Rows from an object dataset
○ ○ ○ ○

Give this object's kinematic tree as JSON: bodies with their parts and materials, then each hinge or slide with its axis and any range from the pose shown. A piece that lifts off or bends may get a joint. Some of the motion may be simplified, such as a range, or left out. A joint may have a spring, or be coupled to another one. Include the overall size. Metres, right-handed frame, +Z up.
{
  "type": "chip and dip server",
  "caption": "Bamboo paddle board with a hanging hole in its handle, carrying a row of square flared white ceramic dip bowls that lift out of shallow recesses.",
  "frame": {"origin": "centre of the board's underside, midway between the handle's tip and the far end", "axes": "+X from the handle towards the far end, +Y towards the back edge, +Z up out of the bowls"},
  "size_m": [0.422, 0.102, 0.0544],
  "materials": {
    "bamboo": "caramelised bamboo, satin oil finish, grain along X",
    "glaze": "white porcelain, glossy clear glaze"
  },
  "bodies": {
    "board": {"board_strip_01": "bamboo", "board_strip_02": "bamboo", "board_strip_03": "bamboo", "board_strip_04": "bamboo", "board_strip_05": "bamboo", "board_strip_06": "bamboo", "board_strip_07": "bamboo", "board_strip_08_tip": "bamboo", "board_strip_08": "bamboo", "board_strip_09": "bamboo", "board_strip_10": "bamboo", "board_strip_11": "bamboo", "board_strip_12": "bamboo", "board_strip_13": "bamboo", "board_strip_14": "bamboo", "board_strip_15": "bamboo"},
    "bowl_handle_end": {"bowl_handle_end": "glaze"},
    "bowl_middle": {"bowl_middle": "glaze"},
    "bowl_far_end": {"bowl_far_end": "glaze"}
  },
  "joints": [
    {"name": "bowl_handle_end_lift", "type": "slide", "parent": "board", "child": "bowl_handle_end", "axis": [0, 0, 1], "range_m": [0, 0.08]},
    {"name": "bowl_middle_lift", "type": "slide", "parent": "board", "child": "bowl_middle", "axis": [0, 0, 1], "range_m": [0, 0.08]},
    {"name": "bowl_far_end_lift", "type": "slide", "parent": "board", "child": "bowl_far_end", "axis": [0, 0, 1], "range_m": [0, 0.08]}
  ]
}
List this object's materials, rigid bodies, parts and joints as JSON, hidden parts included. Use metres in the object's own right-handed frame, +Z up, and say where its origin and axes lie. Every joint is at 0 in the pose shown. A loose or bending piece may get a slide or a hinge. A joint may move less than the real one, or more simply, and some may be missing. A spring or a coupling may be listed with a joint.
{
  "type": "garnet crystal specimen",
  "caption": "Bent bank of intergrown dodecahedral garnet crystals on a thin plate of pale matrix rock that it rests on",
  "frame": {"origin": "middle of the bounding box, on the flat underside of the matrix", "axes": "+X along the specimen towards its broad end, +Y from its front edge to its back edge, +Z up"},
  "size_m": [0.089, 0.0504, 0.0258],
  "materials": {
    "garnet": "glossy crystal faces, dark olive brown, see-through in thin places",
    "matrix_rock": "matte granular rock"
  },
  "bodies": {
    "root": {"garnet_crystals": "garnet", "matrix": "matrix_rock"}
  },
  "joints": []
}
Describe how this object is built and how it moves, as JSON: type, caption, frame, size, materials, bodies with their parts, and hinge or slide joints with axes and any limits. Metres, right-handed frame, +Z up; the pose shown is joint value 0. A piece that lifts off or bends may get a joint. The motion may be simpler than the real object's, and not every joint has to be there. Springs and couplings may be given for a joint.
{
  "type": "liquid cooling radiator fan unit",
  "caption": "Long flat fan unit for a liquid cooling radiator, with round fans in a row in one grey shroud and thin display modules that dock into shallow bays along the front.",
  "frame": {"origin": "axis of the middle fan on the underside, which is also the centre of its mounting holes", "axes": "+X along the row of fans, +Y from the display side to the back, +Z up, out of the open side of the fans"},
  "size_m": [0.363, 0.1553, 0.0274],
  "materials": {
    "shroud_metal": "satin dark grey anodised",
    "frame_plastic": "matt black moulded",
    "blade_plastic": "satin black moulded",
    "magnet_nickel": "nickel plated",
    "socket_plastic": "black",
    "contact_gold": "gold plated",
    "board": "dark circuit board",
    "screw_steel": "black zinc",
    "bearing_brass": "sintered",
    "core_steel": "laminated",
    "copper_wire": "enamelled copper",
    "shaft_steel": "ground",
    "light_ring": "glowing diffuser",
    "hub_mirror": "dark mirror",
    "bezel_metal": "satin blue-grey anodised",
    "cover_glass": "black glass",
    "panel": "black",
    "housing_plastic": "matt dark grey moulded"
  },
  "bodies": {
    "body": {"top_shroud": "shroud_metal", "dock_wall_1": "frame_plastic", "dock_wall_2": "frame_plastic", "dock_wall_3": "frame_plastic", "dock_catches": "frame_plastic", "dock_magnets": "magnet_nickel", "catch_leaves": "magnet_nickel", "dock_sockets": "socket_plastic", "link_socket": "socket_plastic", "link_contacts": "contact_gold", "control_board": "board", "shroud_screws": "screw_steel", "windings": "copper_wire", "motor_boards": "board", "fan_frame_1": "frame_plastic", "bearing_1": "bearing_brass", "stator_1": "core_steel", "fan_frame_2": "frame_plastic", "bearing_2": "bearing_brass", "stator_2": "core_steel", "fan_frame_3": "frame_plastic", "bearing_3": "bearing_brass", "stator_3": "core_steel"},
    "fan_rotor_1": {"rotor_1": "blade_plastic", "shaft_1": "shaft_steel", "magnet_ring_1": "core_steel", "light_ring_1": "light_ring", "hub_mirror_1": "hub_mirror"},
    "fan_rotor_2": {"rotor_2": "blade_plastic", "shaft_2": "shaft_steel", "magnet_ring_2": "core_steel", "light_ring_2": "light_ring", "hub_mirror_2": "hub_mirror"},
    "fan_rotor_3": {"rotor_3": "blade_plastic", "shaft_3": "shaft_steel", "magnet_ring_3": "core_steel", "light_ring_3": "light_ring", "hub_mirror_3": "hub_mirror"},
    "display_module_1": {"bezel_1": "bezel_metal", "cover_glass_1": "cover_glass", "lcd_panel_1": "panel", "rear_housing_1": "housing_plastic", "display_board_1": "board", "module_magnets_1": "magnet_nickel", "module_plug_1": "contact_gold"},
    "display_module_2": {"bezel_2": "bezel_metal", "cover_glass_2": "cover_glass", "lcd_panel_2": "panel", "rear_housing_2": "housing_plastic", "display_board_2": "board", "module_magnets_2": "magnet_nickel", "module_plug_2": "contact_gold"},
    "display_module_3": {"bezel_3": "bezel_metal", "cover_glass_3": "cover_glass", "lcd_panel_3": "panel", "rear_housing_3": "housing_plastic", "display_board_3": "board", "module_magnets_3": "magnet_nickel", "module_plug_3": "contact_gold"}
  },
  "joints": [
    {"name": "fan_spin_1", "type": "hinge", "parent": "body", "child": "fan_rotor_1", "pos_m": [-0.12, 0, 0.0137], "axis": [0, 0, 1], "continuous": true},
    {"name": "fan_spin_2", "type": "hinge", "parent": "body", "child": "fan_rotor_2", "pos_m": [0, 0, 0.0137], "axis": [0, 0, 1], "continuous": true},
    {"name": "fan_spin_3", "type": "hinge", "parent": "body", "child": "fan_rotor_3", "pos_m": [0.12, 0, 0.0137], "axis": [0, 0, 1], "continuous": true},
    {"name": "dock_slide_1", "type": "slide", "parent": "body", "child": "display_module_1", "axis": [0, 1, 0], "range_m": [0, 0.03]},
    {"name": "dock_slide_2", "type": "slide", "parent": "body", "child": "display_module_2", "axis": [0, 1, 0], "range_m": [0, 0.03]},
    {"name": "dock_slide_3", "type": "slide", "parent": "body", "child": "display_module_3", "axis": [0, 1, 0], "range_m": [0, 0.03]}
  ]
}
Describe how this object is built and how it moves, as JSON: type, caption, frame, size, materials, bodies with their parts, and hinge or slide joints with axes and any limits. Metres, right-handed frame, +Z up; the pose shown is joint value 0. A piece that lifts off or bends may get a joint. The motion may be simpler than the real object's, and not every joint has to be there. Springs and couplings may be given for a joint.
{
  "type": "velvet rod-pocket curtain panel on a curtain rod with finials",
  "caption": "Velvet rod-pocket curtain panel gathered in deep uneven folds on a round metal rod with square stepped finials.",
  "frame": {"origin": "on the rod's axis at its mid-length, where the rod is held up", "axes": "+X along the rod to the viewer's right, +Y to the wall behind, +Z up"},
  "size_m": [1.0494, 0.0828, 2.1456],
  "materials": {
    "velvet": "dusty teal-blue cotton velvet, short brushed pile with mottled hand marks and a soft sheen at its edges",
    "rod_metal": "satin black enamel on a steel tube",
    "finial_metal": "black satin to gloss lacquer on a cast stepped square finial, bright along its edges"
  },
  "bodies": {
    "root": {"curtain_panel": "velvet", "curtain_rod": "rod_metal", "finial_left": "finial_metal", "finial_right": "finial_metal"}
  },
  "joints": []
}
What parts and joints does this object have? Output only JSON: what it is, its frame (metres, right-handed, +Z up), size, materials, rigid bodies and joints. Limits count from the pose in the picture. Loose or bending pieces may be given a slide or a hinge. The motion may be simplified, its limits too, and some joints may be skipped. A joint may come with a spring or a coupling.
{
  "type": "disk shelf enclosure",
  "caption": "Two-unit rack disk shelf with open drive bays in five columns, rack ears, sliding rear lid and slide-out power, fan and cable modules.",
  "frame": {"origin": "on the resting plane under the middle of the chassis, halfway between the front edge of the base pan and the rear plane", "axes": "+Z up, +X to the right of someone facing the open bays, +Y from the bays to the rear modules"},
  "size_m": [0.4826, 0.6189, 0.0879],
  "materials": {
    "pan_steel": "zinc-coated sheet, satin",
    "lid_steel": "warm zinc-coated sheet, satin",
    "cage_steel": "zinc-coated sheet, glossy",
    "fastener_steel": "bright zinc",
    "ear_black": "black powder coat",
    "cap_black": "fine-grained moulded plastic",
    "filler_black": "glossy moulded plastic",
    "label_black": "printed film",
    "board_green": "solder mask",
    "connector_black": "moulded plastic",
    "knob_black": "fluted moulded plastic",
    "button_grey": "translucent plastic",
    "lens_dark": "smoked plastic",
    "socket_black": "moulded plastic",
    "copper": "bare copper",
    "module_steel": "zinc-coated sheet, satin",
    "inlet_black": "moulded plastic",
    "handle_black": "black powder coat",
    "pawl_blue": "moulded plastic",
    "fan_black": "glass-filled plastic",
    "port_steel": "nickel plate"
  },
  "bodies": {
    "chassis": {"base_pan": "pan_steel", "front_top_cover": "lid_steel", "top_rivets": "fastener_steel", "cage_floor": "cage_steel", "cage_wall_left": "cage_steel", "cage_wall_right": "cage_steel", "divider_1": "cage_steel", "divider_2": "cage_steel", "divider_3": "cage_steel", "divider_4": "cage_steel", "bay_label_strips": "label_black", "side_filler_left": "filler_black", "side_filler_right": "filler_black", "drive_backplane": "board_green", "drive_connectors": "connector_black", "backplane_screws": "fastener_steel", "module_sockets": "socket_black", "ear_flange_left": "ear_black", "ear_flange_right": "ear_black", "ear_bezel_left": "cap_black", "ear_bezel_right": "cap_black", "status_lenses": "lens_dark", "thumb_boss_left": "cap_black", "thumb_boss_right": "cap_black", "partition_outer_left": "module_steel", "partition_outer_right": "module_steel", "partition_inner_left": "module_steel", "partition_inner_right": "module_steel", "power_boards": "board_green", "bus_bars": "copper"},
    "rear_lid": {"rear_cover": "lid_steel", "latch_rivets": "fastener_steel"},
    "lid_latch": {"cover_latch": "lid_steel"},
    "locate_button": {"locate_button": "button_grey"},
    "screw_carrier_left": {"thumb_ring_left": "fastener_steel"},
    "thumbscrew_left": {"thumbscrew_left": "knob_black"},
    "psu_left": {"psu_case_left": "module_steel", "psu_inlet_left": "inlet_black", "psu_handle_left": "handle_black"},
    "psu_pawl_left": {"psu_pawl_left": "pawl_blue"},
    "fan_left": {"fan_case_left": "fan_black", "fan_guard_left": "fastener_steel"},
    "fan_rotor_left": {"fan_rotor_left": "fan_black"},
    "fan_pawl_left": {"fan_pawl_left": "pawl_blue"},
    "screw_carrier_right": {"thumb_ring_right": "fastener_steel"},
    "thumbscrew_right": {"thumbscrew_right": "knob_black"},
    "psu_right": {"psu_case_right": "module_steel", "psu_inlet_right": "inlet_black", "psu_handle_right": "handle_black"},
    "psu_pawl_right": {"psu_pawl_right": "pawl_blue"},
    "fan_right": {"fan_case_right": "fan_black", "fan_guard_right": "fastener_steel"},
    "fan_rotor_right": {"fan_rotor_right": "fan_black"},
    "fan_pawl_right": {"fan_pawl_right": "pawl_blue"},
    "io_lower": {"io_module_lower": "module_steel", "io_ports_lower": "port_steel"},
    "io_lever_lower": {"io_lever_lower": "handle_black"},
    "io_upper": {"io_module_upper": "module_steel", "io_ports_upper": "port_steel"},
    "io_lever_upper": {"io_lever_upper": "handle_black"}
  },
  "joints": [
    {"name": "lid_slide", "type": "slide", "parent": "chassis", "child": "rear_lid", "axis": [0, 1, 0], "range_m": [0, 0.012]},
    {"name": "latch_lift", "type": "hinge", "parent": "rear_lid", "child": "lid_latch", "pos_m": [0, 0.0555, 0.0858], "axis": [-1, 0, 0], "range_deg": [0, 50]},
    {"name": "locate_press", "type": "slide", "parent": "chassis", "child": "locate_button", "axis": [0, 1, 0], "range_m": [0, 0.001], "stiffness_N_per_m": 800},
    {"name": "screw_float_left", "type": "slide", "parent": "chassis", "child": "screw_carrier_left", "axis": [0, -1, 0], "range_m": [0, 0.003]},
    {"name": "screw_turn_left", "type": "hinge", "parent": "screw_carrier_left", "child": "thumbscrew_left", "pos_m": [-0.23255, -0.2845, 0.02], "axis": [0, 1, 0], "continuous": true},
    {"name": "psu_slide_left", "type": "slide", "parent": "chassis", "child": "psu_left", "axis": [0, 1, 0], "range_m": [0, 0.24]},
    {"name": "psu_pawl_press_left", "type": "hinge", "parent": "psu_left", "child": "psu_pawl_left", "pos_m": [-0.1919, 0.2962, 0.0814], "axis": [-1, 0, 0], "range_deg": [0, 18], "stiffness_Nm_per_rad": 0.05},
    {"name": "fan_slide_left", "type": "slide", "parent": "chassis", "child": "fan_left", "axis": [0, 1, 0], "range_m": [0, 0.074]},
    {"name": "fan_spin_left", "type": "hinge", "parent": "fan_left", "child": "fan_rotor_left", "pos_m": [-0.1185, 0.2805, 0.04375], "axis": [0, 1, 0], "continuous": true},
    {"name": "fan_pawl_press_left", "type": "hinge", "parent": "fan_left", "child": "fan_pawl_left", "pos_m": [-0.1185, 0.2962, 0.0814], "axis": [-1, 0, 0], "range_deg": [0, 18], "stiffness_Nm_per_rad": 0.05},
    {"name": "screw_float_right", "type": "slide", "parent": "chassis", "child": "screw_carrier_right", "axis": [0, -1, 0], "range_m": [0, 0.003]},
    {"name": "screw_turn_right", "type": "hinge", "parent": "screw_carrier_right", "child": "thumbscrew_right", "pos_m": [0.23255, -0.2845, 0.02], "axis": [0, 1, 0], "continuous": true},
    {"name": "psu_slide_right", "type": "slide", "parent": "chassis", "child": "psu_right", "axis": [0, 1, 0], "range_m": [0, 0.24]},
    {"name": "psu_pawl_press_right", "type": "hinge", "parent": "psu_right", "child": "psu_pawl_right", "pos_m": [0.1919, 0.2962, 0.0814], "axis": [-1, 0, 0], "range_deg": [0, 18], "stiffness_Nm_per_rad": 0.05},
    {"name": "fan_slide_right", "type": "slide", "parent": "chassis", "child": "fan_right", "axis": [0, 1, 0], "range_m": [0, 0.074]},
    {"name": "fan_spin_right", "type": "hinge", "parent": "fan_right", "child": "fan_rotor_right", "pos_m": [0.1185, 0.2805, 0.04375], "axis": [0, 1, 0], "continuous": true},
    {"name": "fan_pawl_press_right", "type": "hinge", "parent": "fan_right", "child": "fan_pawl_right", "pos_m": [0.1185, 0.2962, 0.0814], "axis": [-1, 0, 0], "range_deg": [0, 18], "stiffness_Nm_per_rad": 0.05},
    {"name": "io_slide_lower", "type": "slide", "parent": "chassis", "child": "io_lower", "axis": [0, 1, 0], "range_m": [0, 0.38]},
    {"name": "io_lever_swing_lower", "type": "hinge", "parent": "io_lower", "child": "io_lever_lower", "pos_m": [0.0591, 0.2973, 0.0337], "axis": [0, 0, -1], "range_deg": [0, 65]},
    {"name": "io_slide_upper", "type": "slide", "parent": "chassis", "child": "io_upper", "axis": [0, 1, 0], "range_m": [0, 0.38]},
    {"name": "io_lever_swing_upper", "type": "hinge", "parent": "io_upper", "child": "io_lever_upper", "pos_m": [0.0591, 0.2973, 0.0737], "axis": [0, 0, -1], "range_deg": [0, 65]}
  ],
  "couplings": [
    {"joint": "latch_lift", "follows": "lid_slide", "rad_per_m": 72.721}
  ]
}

○ ○ ○ ○

**GIVEN TASK**
List all lines from the entries that include the word "shown".

**COMPLETE OUTPUT**
Give this object's kinematic tree as JSON: bodies with their parts and materials, then each hinge or slide with its axis and any range from the pose shown. A piece that lifts off or bends may get a joint. Some of the motion may be simplified, such as a range, or left out. A joint may have a spring, or be coupled to another one. Include the overall size. Metres, right-handed frame, +Z up.
List this object's materials, rigid bodies, parts and joints as JSON, hidden parts included. Use metres in the object's own right-handed frame, +Z up, and say where its origin and axes lie. Every joint is at 0 in the pose shown. A loose or bending piece may get a slide or a hinge. A joint may move less than the real one, or more simply, and some may be missing. A spring or a coupling may be listed with a joint.
Describe how this object is built and how it moves, as JSON: type, caption, frame, size, materials, bodies with their parts, and hinge or slide joints with axes and any limits. Metres, right-handed frame, +Z up; the pose shown is joint value 0. A piece that lifts off or bends may get a joint. The motion may be simpler than the real object's, and not every joint has to be there. Springs and couplings may be given for a joint.
Describe how this object is built and how it moves, as JSON: type, caption, frame, size, materials, bodies with their parts, and hinge or slide joints with axes and any limits. Metres, right-handed frame, +Z up; the pose shown is joint value 0. A piece that lifts off or bends may get a joint. The motion may be simpler than the real object's, and not every joint has to be there. Springs and couplings may be given for a joint.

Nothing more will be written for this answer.